To judge from the results of this survey, as of 2007, when DPP leader Chen Shui-bian (who was seen as strongly in favor of independence from China) was president, the number of people identifying themselves as Taiwanese was less than the number identifying themselves as both Taiwanese and Chinese, but the results flipped in 2008, and the Taiwanese share continued to rise under President Ma’s KMT administration. As of December 2013, it was almost 60% of the total. And though I will not go into the details here, while the movement was underway there were various episodes indicating that the students and other young people participating in it identified themselves as being Taiwanese—and nothing else—as a matter of course. I believe that most of those who sympathized with the Sunflower Movement were among the mass of people espousing Taiwanese identity.
The members of the movement made many critical references to cross-strait political and business networks and to the cross-strait power elite. In their view, the business ties between Taiwan and China and the various forms of interaction between Taiwan’s ruling KMT and the Communist Party of China, both of which have expanded further under Ma Ying-jeou, are promoting the growth of a mesh of political and economic interests that are moving to take control of Taiwan’s future. They see this trend as oppressing the class of people who cannot easily share the benefits of increased cross-strait ties, and they believe that it is eroding Taiwan’s democracy.
This sort of rhetoric, which also contains an element of criticism of the neoliberal order, brings together the identity politics of the new Taiwanese mass with a new politics of class. Here we see another feature of the mass behind the Sunflower Movement.
The Difficult Road Ahead
The new mass that emerged on the political scene in Taiwan in conjunction with the Sunflower Movement confronts an old mass, consisting of those who reelected Ma Ying-jeou to a second term as president in 2012 and put the KMT in control of the legislature. This is the mass that is lending legitimacy to Taiwan’s institutional politics. The Sunflower Movement pressed the old mass to yield to a certain degree, and it called for accountability from the current administration that this mass supports. But until the next round of presidential and parliamentary elections in 2016, the new mass will have no opportunity within the existing political system to directly challenge the president and legislators for what it sees as their failure to assume proper accountability for their actions.

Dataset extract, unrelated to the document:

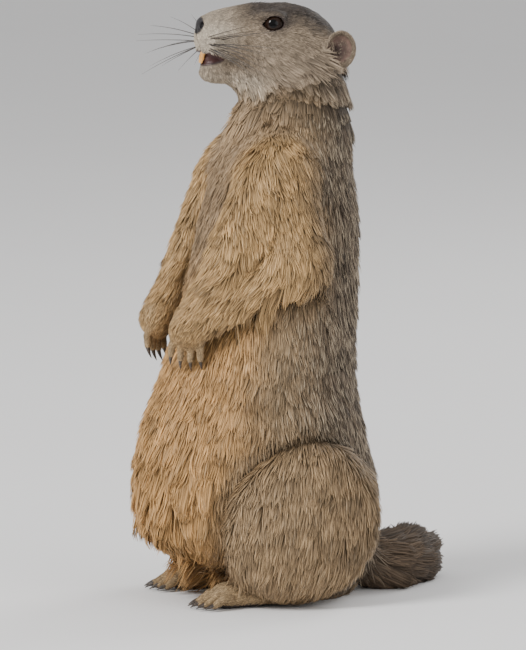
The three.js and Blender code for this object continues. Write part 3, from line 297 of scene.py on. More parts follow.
@dataclass(frozen=True)
class Skull:
    """The head's own forms, each with its share of the blend, without ears, lids or mouth."""

    blend: float = 9.0
    forms: tuple[tuple[Field, float], ...] = (
        (Lump((0, 16, 438), (32, 44, 29)), 1.0),  # cranium
        (Lump((0, -14, 444), (24, 34, 20)), 1.0),  # forehead
        (Lump((20, 15, 424), (21, 28, 26)), 1.0),  # cheek
        (Bar((0, -4, 446), (0, -34, 443.5), 19, 16), 1.0),  # bridge of the nose
        (Bar((0, -30, 415), (0, 12, 410), 10, 22), 1.0),  # lower jaw
        (Lump((8.5, -35, 437), (10.5, 14, 12.5)), 0.5),  # whisker pad
        (Lump((0, -36, 414), (11, 13, 9.5)), 0.5),  # chin
        (Lump((0, -44.5, 451.5), (8, 6, 6)), 0.33),  # nose
        (Lump((21, 2, 458.5), (8, 13, 5)), 0.5),  # brow
    )

    def __call__(self, p: Array) -> Array:
        """Distance to the head."""
        q = sided(p)
        d = self.forms[0][0](q)
        for shape, share in self.forms[1:]:
            d = soften(d, shape(q), self.blend * share)
        return d


@dataclass(frozen=True)
class EyeSeat:
    """Where an eye sits, and the almond between its lids."""

    centre: Triple = (21.3, 5.2, 451.2)
    radius: float = 9.0
    axis: Triple = (0.9, -0.36, 0.16)
    corner_line: Triple = (0.0, 1.0, -0.12)
    length: float = 16.4
    height: float = 11.4
    upper_share: float = 0.52
    lower_share: float = 0.46
    fullness: float = 1.15
    slant: float = 0.05
    lid: float = 1.5
    lid_blend: float = 1.5
    play: float = 0.2
    corners: tuple[tuple[Triple, Triple], ...] = (
        ((-7.6, 7.3, -0.6), (-10.6, 6.0, -2.0)),
        ((7.6, 7.3, 0.2), (9.4, 6.2, -0.2)),
    )
    corner_radii: Pair = (1.3, 0.5)

    def frame(self, side: float) -> tuple[Array, Array, Array, Array]:
        """The eye's centre, its own axis, and the directions along and up its lids."""
        out = unit(np.asarray(self.axis) * (side, 1, 1))
        along = np.array(self.corner_line)
        along = unit(along - (along @ out) * out)
        up = np.cross(out, along) * side
        return np.asarray(self.centre) * (side, 1, 1), out, along, up if up[2] > 0 else -up

    def opening(self, p: Array) -> Array:
        """How far points of the left side are outside the almond, seen along the eye's axis."""
        centre, out, along, up = self.frame(1.0)
        offset = p - centre
        a, u, ahead = offset @ along, offset @ up, offset @ out
        reach = np.sqrt(np.clip(1 - (2 * a / self.length) ** 2, 0, 1)) ** self.fullness
        upper = reach * self.height * self.upper_share + self.slant * a
        lower = -reach * self.height * self.lower_share + self.slant * a
        beside = np.maximum(np.maximum(u - upper, lower - u), np.abs(a) - self.length / 2)
        return np.maximum(beside, -ahead)

    def corner(self, p: Array) -> Array:
        """How far points of the left side are from the dark corners where the lids meet."""
        centre, out, along, up = self.frame(1.0)
        distances = []
        for ends in self.corners:
            start, end = (tuple(centre + a * along + b * out + c * up) for a, b, c in ends)
            distances.append(Bar(start, end, *self.corner_radii)(p))
        return np.minimum.reduce(distances)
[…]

Civic groups that were involved in the Sunflower Movement have now launched a New Constitution Movement seeking to address the lack of accountability under the existing political system. And they have established a citizens’ organization (“Taiwan Citizen Union”) to back candidates in the 2016 legislative elections. But this movement is likely to face difficult going. The lack of accountability is not the only problem with Taiwan’s democracy. China will surely not let up in its efforts to penetrate Taiwan through the cross-strait political and business networks, and the KMT will surely cling to the existing arrangements making it easy for it to win a parliamentary majority. And it is not yet clear what direction will be taken by the DPP, the force within the framework of institutional politics that is expected to serve as a counterweight to the KMT and to pressure from China.
Meanwhile, it remains to be seen whether forces like the Taiwan Citizen Union will succeed in quickly establishing a position for themselves within institutional politics through the upcoming legislative election and other such contests. People who are familiar with the history of democracy in Taiwan remember the role that the student-led Wild Lily Movement played in promoting democratization back in the spring of 1990. But the situation that today’s new mass confronts in 2014 is far more challenging.